Michelson

Michelson is the domain-specific language used to write smart contracts on the Tezos blockchain. Michelson is a stack-based language and does not have variables. Stack-oriented languages operate on one or more stacks, each of which may serve a different purpose.

Key Michelson Resources

An Overview of Michelson

Michelson is a low-level, stack-based programming language used to write smart contracts on the Tezos blockchain. Michelson was designed to facilitate formal verification, allowing users to prove the properties of their contracts.
It uses a stack rewriting paradigm, whereby each function rewrites an input stack into an output stack. (The meaning of this will be fully explained below.) This runs in a purely functional way and does not modify the inputs at all. Thus, all data structures are immutable.

What is a Stack?

A stack is an abstract data type that serves as a collection of elements, with two principal operations: push (adds an element to the collection) and pop (removes the most recently added element that has not yet been removed). The order in which elements come off a stack gives rise to its alternative name, LIFO (last in, first out). Additionally, a peek operation may give access to the top without modifying the stack.
Source: Wikipedia.

Rewriting Stacks

To see what mean it means to rewrite stacks, we will run through a transaction in Michelson. First, before a transaction runs, the blockchain state at a certain hash is deserialized and put onto the stack as the variable storage.
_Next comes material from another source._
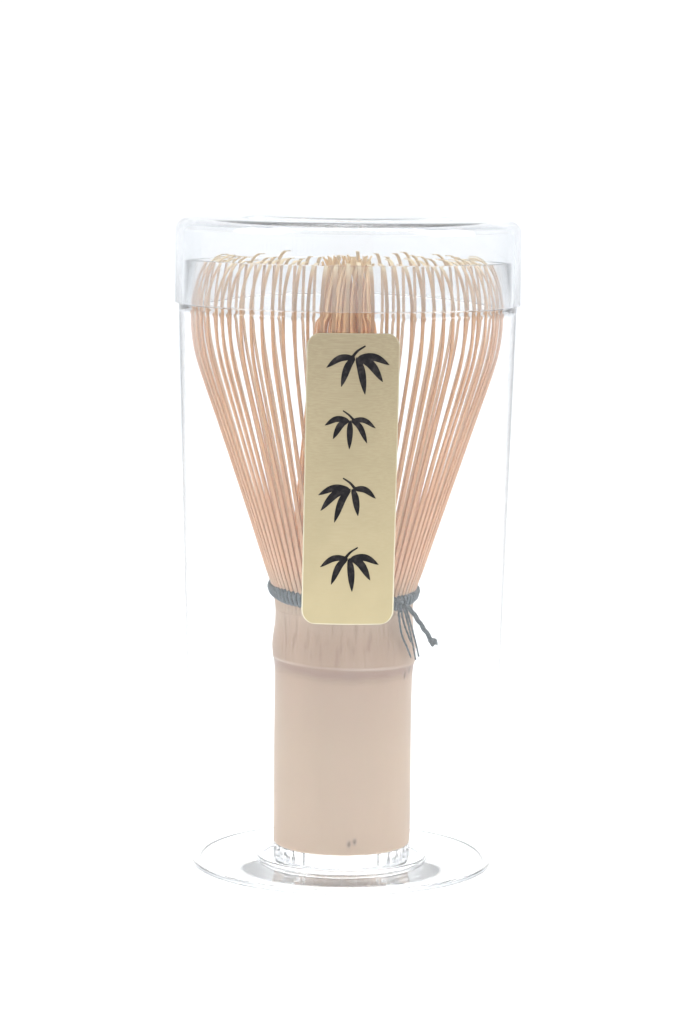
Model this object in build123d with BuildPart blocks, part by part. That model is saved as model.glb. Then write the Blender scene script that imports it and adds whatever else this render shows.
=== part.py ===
from build123d import *
import os
from math import cos, radians, sin

# A bamboo tea whisk that stands, tines up, in its clear two-part case.
# Millimetres, +Z up. The origin is the centre of the case's underside.

# ---- case: cup ----
foot_radius = 27.6
shoulder_radius = 30.35
shoulder_height = 102.0
wall = 1.3
floor_thickness = 0.9
foot_round = 0.7
neck_radius = 29.3
neck_bore_radius = 28.7
neck_top = 110.0
neck_ramp = 1.2

# ---- case: ribbed seat on the floor that the whisk's handle stands on, inside a low ring ----
seat_radius = 12.2
seat_bore_radius = 9.6
seat_height = 2.8
rib_count = 32
rib_width = 0.5
rib_depth = 0.3
ring_radius = 15.5
ring_wall = 1.1
ring_height = 0.7

# ---- case: lid ----
lid_radius = 31.0
lid_bore_radius = 29.65
lid_bottom = shoulder_height + 0.1
lid_top = 117.7
lid_plate = 1.1
lid_round = 2.6
crown_radius = 18.0
crown_rise = 0.5

# ---- label on the front of the cup ----
label_width = 16.1
label_offset = 0.9
label_lean = -0.6
label_bottom = 48.3
label_top = 98.5
label_thickness = 0.12
label_corner = 2.4

# ---- whisk: handle, a length of bamboo culm with one node ----
handle_bottom = floor_thickness + seat_height
handle_radius = 12.5
waist_flare = 0.1
culm_bore_radius = 9.0
node_height = 37.4
node_radius = 13.2
node_edge_radius = 12.95
node_half_height = 1.0
straight_top = 27.0
diaphragm_thickness = 3.0
split_height = 46.6
handle_round = 0.8

# ---- whisk: tines, split from the culm above the handle ----
group_count = 16
tines_per_group = 5
tine_pitch = 360 / (group_count * tines_per_group)
outer_tine_width = 0.72
outer_root_depth = 1.3
bulge_radius = 28.3
bulge_height = 99.4
bulge_thickness = 0.4
tine_top = 110.9
tip_radius = 24.2
tip_thickness = 0.2
inner_tine_arc = 3.4
inner_root_radius = 10.7
inner_root_depth = 1.6
inner_tip_radius = 1.7
inner_tip_thickness = 0.3
inner_tine_top = 109.4

# ---- whisk: binding thread ----
thread_radius = 0.3
thread_pitch = 0.56
thread_turns = 4
thread_start = 48.7
thread_start_radius = 13.3
thread_flare = 0.31
inner_thread_turns = 3
inner_thread_radius = 11.25
knot_radius = 1.2
knot_place = (10.4, -11.1, 48.9)
tail_radius = 0.25
tail_bend = 6.0
twisted_tail_radius = 0.45
tail_knot_radius = 0.8

# The loose thread ends: the points that each one hangs along, from the knot downwards.
tail_routes = [
    [(9.5, -10.9, 47.2), (10.3, -9.6, 43.5), (12.1, -7.2, 38.9)],
    [(10.0, -10.2, 47.0), (10.9, -9.4, 44.8), (12.0, -8.4, 41.9)],
    [(10.9, -10.9, 47.4), (12.1, -9.9, 43.4), (12.9, -8.3, 38.6)],
    [(11.3, -9.9, 47.2), (12.6, -7.9, 42.5), (13.5, -6.4, 38.9)],
]
twisted_tail_route = [(11.9, -11.0, 48.0), (13.8, -10.6, 45.4), (15.2, -10.2, 42.1)]


def cup_radius(height):
    """Radius of the cup's tapered outside at a height."""
    return foot_radius + (shoulder_radius - foot_radius) * height / shoulder_height


def upright_plane(angle):
    """Plane through the Z axis with its own x axis pointing outwards at an angle."""
    turn = radians(angle)
    return Plane(origin=(0, 0, 0), x_dir=(cos(turn), sin(turn), 0), z_dir=(sin(turn), -cos(turn), 0))


def save(piece, name):
    """Name a finished sub-part and write it to its own STEP file."""
    piece.part.label = name
    export_step(piece.part, f"parts/{name}.step")


os.makedirs("parts", exist_ok=True)

# ---- case cup: floor, tapered wall, shoulder and neck in one moulding ----
with BuildPart() as case_cup:
    with BuildSketch(Plane.XZ):
        with BuildLine():
            Polyline(
                (0, 0),
                (foot_radius, 0),
                (shoulder_radius, shoulder_height),
                (neck_radius, shoulder_height),
                (neck_radius, neck_top),
                (neck_bore_radius, neck_top),
                (neck_bore_radius, shoulder_height),
                (cup_radius(shoulder_height - neck_ramp) - wall, shoulder_height - neck_ramp),
                (cup_radius(floor_thickness) - wall, floor_thickness),
                (0, floor_thickness),
                close=True,
            )
        make_face()
    revolve(axis=Axis.Z)
    fillet(case_cup.edges().group_by(Axis.Z)[0], foot_round)
    with BuildSketch(Plane.XY.offset(floor_thickness)):
        Circle(ring_radius)
        Circle(ring_radius - ring_wall, mode=Mode.SUBTRACT)
    extrude(amount=ring_height)
    with BuildSketch(Plane.XY.offset(floor_thickness)):
        Circle(seat_radius)
        with PolarLocations(seat_radius, rib_count):
            Rectangle(2 * rib_depth, rib_width)
        Circle(seat_bore_radius, mode=Mode.SUBTRACT)
    extrude(amount=seat_height)
save(case_cup, "case_cup")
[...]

We have a from function that receives the transaction data amount , the amount of attached ꜩ, and the parameter , the function's parameters.
from [ (Pair (Pair amount parameter) storage) ]
After running the function, without any updates to the stack, the program will call a to function that has the parameters result, which is the result of the function, and the output storage that is serialized and stored on the blockchain.
to [ (Pair result storage) ]
In the example, Michelson only manipulates the stack functionally and a new stack is passed from function to function.